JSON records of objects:
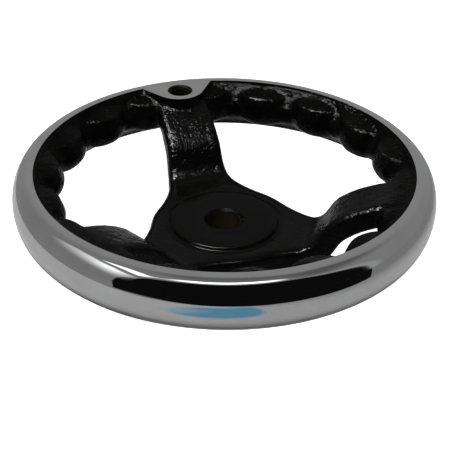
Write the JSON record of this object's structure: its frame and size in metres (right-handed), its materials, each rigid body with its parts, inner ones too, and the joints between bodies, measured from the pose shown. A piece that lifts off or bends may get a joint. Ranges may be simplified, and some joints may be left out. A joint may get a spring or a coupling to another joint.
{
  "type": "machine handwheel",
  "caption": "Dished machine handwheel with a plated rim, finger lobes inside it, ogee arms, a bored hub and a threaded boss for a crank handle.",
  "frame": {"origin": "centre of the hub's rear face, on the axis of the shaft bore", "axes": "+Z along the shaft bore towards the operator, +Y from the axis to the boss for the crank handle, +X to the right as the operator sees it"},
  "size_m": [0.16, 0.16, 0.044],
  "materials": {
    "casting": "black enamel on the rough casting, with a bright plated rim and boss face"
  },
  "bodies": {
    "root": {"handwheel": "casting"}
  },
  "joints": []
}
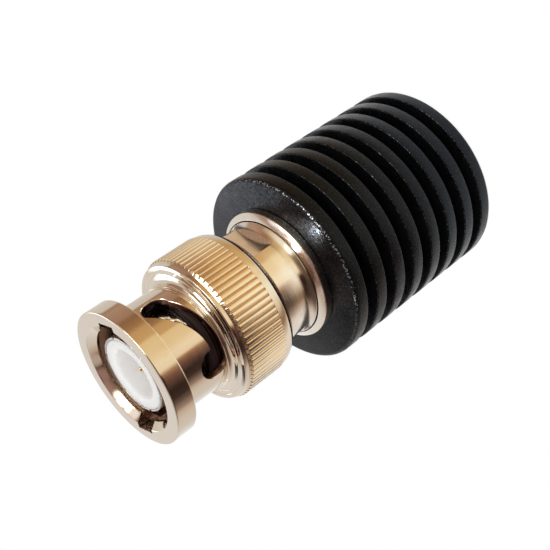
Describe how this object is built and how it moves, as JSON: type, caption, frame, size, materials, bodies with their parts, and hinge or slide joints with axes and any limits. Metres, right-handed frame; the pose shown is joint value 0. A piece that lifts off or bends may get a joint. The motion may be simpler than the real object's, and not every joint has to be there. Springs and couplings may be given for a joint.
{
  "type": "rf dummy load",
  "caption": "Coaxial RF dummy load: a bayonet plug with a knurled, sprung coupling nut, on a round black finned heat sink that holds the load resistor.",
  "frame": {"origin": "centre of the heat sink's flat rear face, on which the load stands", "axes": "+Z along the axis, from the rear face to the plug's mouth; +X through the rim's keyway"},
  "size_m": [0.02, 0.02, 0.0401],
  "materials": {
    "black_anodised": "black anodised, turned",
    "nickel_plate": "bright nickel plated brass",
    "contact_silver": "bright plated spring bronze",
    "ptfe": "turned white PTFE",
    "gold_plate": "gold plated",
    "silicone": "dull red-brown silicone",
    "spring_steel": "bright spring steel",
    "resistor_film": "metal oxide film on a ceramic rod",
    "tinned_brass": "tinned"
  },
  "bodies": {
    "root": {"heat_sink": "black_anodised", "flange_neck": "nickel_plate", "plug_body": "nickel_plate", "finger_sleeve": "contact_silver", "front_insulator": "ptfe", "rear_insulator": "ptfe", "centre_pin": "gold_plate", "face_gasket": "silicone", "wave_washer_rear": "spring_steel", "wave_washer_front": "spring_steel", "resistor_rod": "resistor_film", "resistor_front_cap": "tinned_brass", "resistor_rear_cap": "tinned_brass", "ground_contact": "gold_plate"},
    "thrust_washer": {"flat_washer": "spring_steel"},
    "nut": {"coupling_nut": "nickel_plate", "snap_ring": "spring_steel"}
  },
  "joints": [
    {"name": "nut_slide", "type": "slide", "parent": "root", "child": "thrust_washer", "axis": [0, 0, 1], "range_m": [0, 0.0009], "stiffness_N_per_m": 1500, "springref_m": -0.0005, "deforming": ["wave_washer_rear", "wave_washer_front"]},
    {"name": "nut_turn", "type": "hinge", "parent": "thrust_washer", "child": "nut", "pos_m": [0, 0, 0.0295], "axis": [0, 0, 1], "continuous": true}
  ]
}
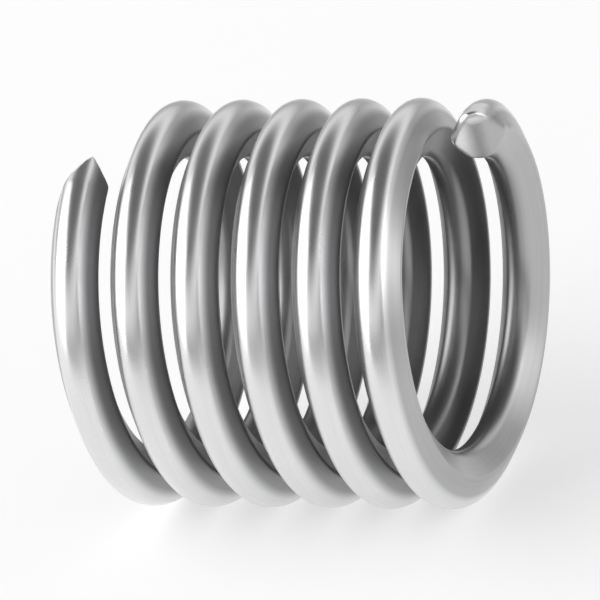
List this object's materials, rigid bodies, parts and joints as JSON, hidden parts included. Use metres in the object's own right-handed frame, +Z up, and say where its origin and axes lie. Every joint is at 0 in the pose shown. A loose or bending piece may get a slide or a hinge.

* Your objective *
Write down all the entries again without a single difference.

* Finished answer *
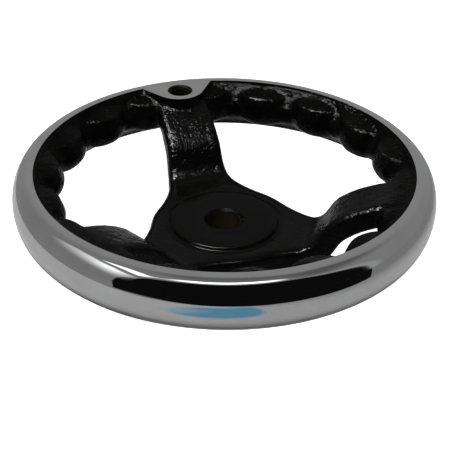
Write the JSON record of this object's structure: its frame and size in metres (right-handed), its materials, each rigid body with its parts, inner ones too, and the joints between bodies, measured from the pose shown. A piece that lifts off or bends may get a joint. Ranges may be simplified, and some joints may be left out. A joint may get a spring or a coupling to another joint.
{
  "type": "machine handwheel",
  "caption": "Dished machine handwheel with a plated rim, finger lobes inside it, ogee arms, a bored hub and a threaded boss for a crank handle.",
  "frame": {"origin": "centre of the hub's rear face, on the axis of the shaft bore", "axes": "+Z along the shaft bore towards the operator, +Y from the axis to the boss for the crank handle, +X to the right as the operator sees it"},
  "size_m": [0.16, 0.16, 0.044],
  "materials": {
    "casting": "black enamel on the rough casting, with a bright plated rim and boss face"
  },
  "bodies": {
    "root": {"handwheel": "casting"}
  },
  "joints": []
}
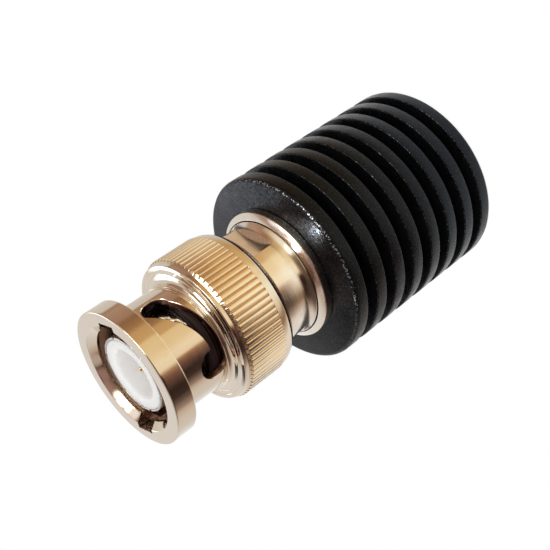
Describe how this object is built and how it moves, as JSON: type, caption, frame, size, materials, bodies with their parts, and hinge or slide joints with axes and any limits. Metres, right-handed frame; the pose shown is joint value 0. A piece that lifts off or bends may get a joint. The motion may be simpler than the real object's, and not every joint has to be there. Springs and couplings may be given for a joint.
{
  "type": "rf dummy load",
  "caption": "Coaxial RF dummy load: a bayonet plug with a knurled, sprung coupling nut, on a round black finned heat sink that holds the load resistor.",
  "frame": {"origin": "centre of the heat sink's flat rear face, on which the load stands", "axes": "+Z along the axis, from the rear face to the plug's mouth; +X through the rim's keyway"},
  "size_m": [0.02, 0.02, 0.0401],
  "materials": {
    "black_anodised": "black anodised, turned",
    "nickel_plate": "bright nickel plated brass",
    "contact_silver": "bright plated spring bronze",
    "ptfe": "turned white PTFE",
    "gold_plate": "gold plated",
    "silicone": "dull red-brown silicone",
    "spring_steel": "bright spring steel",
    "resistor_film": "metal oxide film on a ceramic rod",
    "tinned_brass": "tinned"
  },
  "bodies": {
    "root": {"heat_sink": "black_anodised", "flange_neck": "nickel_plate", "plug_body": "nickel_plate", "finger_sleeve": "contact_silver", "front_insulator": "ptfe", "rear_insulator": "ptfe", "centre_pin": "gold_plate", "face_gasket": "silicone", "wave_washer_rear": "spring_steel", "wave_washer_front": "spring_steel", "resistor_rod": "resistor_film", "resistor_front_cap": "tinned_brass", "resistor_rear_cap": "tinned_brass", "ground_contact": "gold_plate"},
    "thrust_washer": {"flat_washer": "spring_steel"},
    "nut": {"coupling_nut": "nickel_plate", "snap_ring": "spring_steel"}
  },
  "joints": [
    {"name": "nut_slide", "type": "slide", "parent": "root", "child": "thrust_washer", "axis": [0, 0, 1], "range_m": [0, 0.0009], "stiffness_N_per_m": 1500, "springref_m": -0.0005, "deforming": ["wave_washer_rear", "wave_washer_front"]},
    {"name": "nut_turn", "type": "hinge", "parent": "thrust_washer", "child": "nut", "pos_m": [0, 0, 0.0295], "axis": [0, 0, 1], "continuous": true}
  ]
}
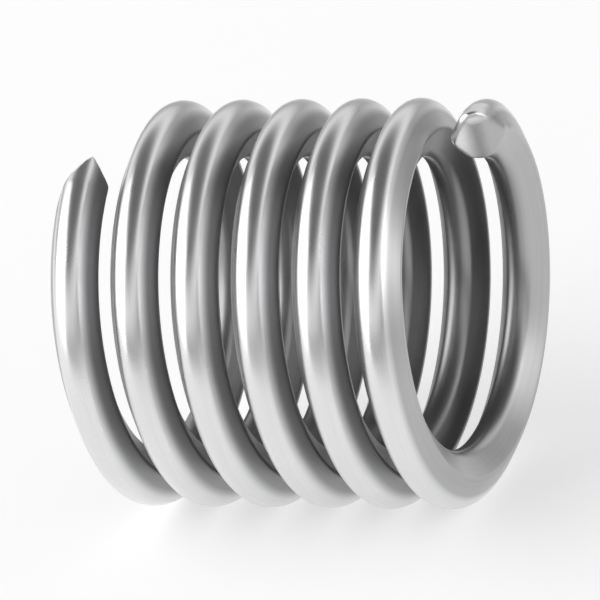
List this object's materials, rigid bodies, parts and joints as JSON, hidden parts included. Use metres in the object's own right-handed frame, +Z up, and say where its origin and axes lie. Every joint is at 0 in the pose shown. A loose or bending piece may get a slide or a hinge.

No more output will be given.